■ **Directions**: Look for "only" in each line of the entries, and return the matching lines.
___ Dataset entries ___
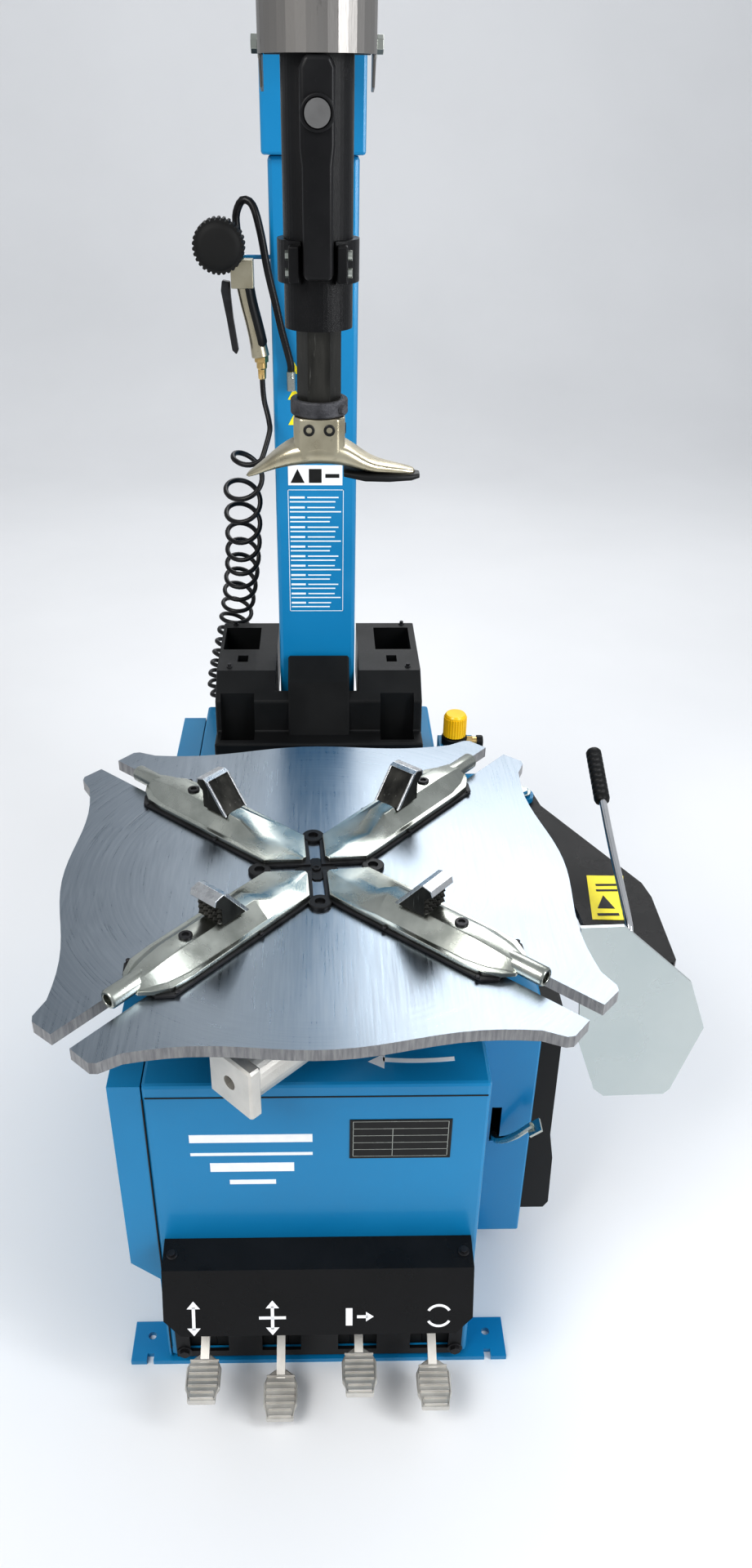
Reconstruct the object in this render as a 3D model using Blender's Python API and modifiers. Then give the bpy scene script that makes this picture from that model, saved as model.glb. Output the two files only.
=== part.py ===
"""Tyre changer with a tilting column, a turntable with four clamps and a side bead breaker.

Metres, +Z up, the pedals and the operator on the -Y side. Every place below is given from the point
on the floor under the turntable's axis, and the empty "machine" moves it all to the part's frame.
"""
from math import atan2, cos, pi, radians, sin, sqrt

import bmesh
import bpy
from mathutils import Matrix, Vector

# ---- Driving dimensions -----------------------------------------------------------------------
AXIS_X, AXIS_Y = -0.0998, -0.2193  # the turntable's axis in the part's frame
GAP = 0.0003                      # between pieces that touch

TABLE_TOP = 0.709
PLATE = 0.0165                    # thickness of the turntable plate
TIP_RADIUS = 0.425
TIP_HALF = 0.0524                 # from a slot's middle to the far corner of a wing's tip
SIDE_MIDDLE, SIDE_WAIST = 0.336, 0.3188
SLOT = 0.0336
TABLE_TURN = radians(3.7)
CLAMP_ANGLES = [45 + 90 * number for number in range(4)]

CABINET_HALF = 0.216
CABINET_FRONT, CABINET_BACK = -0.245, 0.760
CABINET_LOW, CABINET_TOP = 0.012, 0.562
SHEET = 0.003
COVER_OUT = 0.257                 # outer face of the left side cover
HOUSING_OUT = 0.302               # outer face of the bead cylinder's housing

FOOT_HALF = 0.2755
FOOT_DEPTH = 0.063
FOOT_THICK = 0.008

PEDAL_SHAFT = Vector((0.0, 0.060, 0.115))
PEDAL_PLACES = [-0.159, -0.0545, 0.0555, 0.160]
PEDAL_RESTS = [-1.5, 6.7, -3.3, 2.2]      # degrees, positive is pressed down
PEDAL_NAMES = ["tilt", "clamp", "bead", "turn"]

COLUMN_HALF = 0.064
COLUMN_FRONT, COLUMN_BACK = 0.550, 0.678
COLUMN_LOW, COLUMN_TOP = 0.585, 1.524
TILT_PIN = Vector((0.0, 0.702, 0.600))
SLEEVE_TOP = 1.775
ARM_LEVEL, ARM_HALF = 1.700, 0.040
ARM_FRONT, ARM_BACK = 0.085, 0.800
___
___ Dataset entries ___
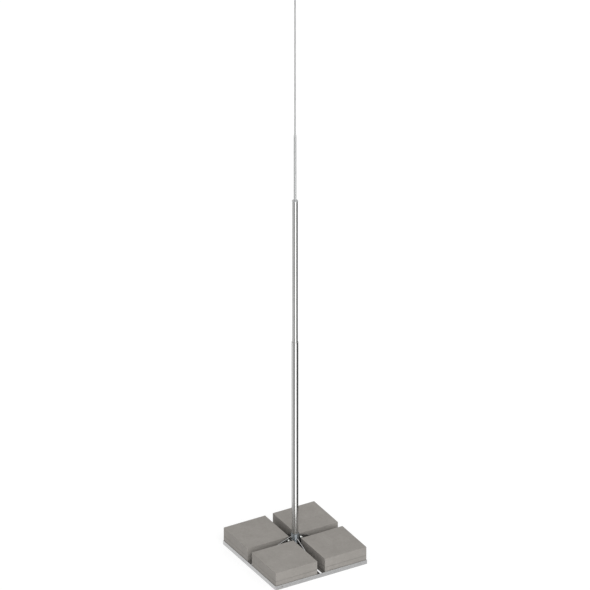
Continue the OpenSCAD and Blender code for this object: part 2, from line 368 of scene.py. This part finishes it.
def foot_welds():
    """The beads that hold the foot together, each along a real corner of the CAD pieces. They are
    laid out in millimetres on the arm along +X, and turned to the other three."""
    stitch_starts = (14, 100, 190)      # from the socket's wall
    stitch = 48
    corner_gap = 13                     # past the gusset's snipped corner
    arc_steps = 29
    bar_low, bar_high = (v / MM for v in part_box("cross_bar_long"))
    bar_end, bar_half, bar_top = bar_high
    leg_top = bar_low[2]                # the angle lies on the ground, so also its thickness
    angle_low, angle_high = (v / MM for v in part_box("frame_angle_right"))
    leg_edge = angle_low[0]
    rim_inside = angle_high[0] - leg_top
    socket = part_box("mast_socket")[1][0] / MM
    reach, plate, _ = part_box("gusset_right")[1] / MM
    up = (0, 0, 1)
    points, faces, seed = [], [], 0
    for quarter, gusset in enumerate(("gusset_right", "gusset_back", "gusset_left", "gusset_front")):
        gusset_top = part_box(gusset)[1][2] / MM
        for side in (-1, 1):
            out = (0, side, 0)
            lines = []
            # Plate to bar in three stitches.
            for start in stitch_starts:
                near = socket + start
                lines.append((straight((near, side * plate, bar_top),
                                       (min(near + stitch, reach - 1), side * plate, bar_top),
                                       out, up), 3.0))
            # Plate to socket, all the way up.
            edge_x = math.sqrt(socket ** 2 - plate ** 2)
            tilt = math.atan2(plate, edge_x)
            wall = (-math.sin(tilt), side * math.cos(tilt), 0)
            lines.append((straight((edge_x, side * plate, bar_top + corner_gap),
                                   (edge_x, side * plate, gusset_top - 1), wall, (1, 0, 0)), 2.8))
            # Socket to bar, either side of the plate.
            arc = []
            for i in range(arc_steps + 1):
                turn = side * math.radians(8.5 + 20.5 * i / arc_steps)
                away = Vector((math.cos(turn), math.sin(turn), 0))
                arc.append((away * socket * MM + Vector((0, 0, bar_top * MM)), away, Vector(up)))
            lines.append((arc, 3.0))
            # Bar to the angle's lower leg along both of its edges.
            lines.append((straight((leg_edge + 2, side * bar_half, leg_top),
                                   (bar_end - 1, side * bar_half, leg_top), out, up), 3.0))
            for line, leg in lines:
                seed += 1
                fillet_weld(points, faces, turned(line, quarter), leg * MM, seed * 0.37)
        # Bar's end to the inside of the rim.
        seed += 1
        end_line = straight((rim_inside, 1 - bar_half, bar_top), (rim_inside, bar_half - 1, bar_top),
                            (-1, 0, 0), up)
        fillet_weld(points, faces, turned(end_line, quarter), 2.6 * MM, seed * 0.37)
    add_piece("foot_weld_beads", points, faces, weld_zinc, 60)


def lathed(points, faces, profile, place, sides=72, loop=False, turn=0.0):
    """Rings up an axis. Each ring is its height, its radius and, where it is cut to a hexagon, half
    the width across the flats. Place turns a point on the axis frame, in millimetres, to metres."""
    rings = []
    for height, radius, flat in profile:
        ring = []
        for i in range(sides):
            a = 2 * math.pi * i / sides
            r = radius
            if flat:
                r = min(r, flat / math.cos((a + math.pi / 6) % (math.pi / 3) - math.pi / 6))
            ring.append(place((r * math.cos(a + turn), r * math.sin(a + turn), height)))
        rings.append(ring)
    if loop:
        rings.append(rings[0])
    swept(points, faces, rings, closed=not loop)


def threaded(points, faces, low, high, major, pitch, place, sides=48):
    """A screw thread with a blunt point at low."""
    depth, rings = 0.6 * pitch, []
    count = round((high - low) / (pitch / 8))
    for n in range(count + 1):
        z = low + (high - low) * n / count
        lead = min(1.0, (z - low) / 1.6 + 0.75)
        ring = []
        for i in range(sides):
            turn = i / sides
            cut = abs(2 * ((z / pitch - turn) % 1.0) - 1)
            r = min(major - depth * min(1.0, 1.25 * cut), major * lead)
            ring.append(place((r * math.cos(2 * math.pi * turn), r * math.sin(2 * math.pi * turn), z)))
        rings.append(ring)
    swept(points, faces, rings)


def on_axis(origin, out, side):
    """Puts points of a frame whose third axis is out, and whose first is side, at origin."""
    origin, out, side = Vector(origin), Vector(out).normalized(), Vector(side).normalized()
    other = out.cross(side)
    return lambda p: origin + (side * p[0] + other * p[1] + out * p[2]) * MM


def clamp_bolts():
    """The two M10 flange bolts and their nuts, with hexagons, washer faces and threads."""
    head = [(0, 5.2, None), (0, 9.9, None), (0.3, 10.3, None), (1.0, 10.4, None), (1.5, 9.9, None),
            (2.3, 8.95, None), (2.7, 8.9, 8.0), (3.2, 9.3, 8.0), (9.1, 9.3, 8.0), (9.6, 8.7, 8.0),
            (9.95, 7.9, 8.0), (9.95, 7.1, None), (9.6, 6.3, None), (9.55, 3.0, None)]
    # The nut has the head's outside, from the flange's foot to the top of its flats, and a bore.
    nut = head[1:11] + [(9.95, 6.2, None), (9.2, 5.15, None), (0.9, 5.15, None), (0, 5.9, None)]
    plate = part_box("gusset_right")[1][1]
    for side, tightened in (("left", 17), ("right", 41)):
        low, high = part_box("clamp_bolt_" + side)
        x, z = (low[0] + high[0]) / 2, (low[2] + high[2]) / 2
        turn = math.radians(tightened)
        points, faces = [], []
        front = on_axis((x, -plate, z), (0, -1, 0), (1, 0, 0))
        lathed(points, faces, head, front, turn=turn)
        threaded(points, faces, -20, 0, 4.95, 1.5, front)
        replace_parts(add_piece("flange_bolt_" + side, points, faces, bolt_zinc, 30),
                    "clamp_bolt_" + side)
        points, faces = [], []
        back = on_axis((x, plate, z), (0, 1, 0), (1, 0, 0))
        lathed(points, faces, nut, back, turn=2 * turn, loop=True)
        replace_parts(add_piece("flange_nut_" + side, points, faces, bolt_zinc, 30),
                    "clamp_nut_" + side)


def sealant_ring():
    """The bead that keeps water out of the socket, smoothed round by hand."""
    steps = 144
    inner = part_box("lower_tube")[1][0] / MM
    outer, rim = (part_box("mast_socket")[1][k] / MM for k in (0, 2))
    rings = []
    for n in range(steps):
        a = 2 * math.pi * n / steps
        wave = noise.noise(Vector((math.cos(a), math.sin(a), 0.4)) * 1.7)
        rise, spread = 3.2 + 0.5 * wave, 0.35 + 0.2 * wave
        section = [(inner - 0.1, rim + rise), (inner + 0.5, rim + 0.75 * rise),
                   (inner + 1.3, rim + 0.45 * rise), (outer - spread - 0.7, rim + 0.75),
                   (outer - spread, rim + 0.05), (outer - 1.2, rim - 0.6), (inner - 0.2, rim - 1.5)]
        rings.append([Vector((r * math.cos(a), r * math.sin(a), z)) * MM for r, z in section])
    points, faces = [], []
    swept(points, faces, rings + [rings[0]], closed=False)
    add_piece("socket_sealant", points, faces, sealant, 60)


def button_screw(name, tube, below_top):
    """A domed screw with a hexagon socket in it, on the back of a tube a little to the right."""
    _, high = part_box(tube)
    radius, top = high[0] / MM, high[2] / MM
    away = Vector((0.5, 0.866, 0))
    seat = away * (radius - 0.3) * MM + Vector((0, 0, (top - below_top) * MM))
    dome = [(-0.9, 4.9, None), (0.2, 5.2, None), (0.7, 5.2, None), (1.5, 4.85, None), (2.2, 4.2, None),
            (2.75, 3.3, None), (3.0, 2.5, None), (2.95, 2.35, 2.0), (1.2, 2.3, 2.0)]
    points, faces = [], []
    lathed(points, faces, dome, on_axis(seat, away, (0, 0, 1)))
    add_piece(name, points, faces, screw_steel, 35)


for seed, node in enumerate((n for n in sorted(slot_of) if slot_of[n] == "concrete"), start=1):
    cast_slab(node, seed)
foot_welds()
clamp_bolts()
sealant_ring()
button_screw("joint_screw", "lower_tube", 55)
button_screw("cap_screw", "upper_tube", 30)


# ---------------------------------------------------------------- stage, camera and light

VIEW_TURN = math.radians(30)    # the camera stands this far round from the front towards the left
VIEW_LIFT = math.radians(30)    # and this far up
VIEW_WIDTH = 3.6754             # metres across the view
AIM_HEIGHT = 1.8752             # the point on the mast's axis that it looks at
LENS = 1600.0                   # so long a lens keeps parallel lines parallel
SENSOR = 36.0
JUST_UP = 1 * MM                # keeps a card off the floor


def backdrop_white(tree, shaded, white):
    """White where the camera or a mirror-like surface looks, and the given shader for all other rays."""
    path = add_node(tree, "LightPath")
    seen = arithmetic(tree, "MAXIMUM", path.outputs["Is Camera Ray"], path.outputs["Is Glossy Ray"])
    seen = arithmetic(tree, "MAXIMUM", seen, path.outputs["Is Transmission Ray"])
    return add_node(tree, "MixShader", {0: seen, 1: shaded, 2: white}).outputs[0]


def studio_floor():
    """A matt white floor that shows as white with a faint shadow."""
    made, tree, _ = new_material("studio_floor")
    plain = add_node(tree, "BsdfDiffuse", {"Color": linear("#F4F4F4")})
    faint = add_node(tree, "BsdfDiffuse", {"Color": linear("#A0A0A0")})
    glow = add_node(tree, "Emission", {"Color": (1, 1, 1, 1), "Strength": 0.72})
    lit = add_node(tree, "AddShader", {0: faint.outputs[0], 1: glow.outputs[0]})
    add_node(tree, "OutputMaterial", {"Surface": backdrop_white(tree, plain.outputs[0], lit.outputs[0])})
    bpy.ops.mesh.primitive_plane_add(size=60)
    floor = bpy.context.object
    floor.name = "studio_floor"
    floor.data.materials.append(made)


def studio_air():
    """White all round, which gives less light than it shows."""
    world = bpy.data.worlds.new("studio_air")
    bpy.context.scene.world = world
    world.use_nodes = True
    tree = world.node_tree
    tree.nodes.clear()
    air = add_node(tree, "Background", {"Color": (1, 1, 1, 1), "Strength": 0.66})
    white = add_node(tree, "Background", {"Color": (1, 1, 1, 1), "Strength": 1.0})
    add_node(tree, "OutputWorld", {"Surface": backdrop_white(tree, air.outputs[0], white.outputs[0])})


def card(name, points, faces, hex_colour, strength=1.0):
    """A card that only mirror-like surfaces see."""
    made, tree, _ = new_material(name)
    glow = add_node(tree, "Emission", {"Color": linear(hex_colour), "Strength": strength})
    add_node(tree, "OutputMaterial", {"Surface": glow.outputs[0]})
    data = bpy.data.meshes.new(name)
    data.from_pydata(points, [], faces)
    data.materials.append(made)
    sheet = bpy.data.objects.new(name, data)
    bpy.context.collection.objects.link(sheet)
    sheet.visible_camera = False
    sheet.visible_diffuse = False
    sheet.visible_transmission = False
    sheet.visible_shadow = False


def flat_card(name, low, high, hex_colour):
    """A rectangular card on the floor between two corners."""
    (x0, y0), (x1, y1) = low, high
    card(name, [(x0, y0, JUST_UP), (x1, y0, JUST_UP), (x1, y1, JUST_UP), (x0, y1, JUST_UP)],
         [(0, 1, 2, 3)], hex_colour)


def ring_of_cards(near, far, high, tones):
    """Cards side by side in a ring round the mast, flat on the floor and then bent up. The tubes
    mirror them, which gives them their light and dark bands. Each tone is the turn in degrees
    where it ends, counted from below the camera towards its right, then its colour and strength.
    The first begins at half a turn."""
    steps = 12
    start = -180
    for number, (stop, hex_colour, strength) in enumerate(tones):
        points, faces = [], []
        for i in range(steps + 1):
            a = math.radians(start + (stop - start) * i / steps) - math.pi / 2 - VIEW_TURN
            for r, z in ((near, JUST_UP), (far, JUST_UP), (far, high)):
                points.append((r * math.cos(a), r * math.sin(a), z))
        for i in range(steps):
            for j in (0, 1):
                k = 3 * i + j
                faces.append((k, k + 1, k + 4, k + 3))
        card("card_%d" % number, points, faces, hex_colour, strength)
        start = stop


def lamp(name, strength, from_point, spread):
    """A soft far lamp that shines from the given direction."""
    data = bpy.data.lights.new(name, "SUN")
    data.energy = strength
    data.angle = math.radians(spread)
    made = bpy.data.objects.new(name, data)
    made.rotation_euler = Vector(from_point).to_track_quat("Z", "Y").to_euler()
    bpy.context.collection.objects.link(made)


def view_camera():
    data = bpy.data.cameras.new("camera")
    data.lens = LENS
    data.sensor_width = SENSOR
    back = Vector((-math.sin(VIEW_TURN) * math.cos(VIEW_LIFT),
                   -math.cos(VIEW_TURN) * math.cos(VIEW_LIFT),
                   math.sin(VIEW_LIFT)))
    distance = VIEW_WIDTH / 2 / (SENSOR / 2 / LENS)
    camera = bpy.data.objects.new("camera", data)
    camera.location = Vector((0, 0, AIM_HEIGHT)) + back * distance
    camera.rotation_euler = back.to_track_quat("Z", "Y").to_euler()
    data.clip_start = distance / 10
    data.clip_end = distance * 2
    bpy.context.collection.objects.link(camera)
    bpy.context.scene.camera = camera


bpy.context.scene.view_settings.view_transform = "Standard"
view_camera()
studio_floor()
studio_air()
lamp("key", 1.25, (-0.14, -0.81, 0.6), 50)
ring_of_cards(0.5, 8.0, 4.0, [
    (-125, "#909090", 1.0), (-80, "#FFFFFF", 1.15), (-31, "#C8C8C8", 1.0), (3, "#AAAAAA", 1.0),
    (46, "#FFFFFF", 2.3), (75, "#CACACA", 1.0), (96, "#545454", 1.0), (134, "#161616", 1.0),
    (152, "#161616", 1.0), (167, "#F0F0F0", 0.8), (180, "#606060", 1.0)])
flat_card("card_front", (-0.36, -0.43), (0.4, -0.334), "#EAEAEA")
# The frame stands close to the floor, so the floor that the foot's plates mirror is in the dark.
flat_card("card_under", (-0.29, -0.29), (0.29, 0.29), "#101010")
___
■ **The completed task**:
Reconstruct the object in this render as a 3D model using Blender's Python API and modifiers. Then give the bpy scene script that makes this picture from that model, saved as model.glb. Output the two files only.
    """A card that only mirror-like surfaces see."""